■ Given instruction: In the entries below, find the line containing "Write the OpenSCAD" and the line containing "points towards -Y.". Copy those two lines and everything between them exactly, and only that.

■ Provided material:

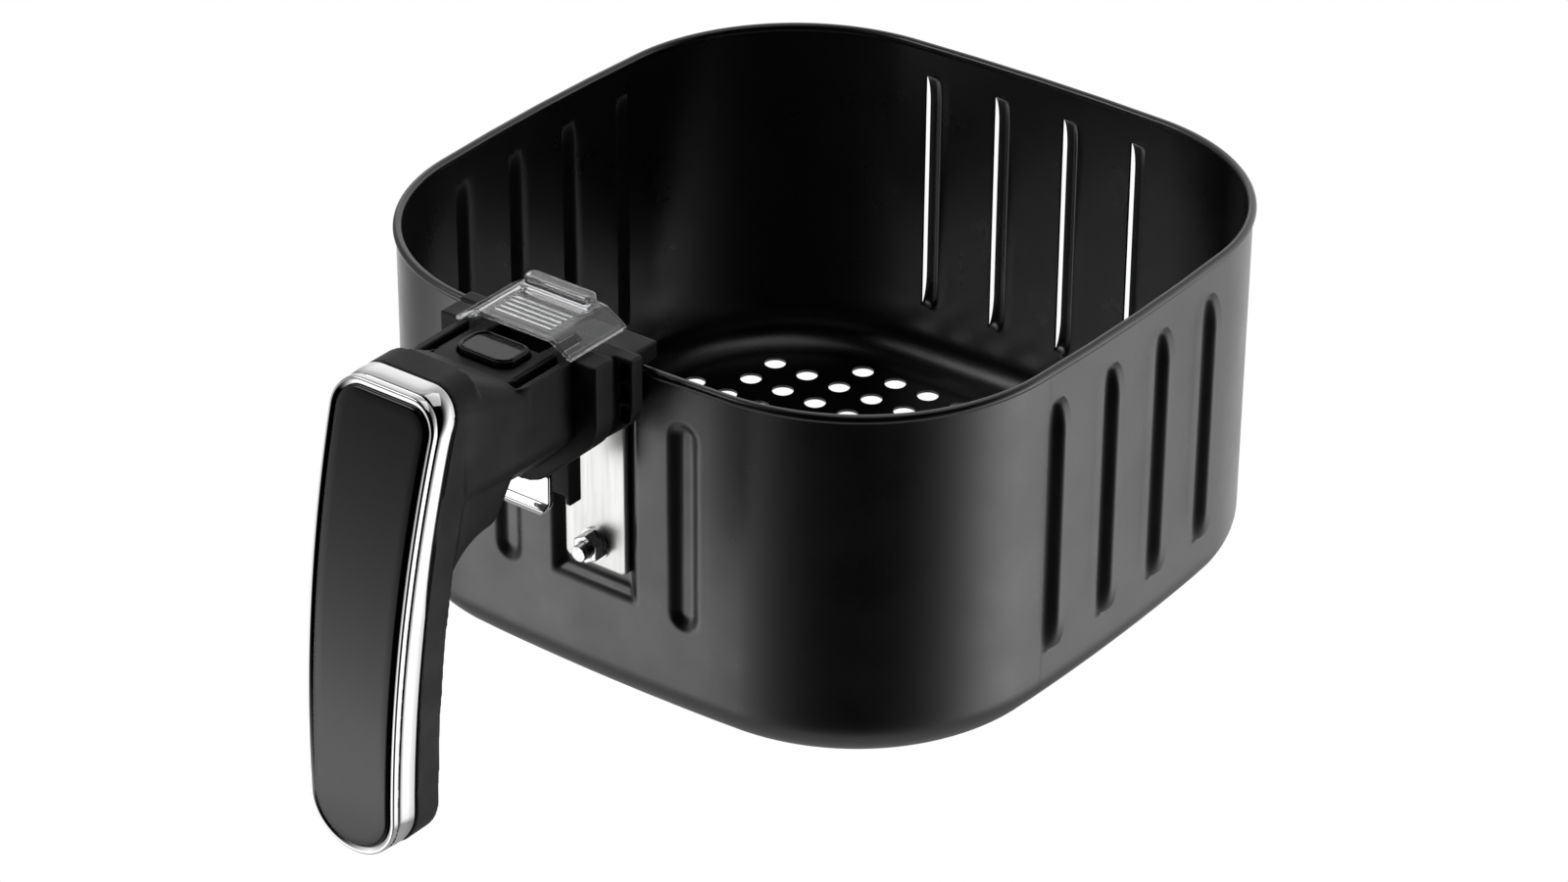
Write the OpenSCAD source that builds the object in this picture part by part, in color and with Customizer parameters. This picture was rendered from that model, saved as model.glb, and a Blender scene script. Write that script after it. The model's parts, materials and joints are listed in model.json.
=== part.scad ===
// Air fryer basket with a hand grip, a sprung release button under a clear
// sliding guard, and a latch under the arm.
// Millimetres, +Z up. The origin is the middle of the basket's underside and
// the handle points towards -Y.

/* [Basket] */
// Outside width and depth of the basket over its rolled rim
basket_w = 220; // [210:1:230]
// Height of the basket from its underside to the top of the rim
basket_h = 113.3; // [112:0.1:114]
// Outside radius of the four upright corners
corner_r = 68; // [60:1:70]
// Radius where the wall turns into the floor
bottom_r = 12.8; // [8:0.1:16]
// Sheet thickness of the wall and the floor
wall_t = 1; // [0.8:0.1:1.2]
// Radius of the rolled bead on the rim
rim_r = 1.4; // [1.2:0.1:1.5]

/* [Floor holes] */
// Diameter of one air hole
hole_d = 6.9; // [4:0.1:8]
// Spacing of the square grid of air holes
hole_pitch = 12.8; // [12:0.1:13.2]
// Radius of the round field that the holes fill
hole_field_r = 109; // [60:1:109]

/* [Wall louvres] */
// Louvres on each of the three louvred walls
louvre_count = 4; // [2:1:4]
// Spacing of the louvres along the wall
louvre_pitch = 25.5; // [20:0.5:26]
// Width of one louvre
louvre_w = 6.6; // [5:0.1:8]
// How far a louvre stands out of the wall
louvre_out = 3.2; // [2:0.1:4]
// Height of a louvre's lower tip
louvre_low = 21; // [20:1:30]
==
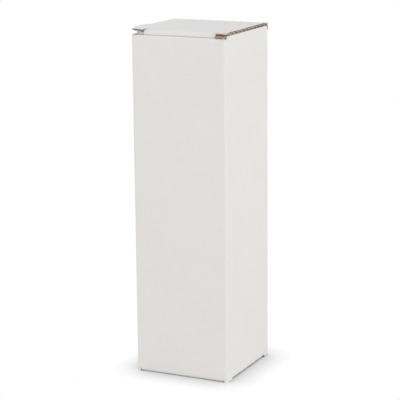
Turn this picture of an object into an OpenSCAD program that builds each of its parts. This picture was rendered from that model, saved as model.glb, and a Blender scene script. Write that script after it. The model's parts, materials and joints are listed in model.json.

■ Task answer:
Write the OpenSCAD source that builds the object in this picture part by part, in color and with Customizer parameters. This picture was rendered from that model, saved as model.glb, and a Blender scene script. Write that script after it. The model's parts, materials and joints are listed in model.json.
=== part.scad ===
// Air fryer basket with a hand grip, a sprung release button under a clear
// sliding guard, and a latch under the arm.
// Millimetres, +Z up. The origin is the middle of the basket's underside and
// the handle points towards -Y.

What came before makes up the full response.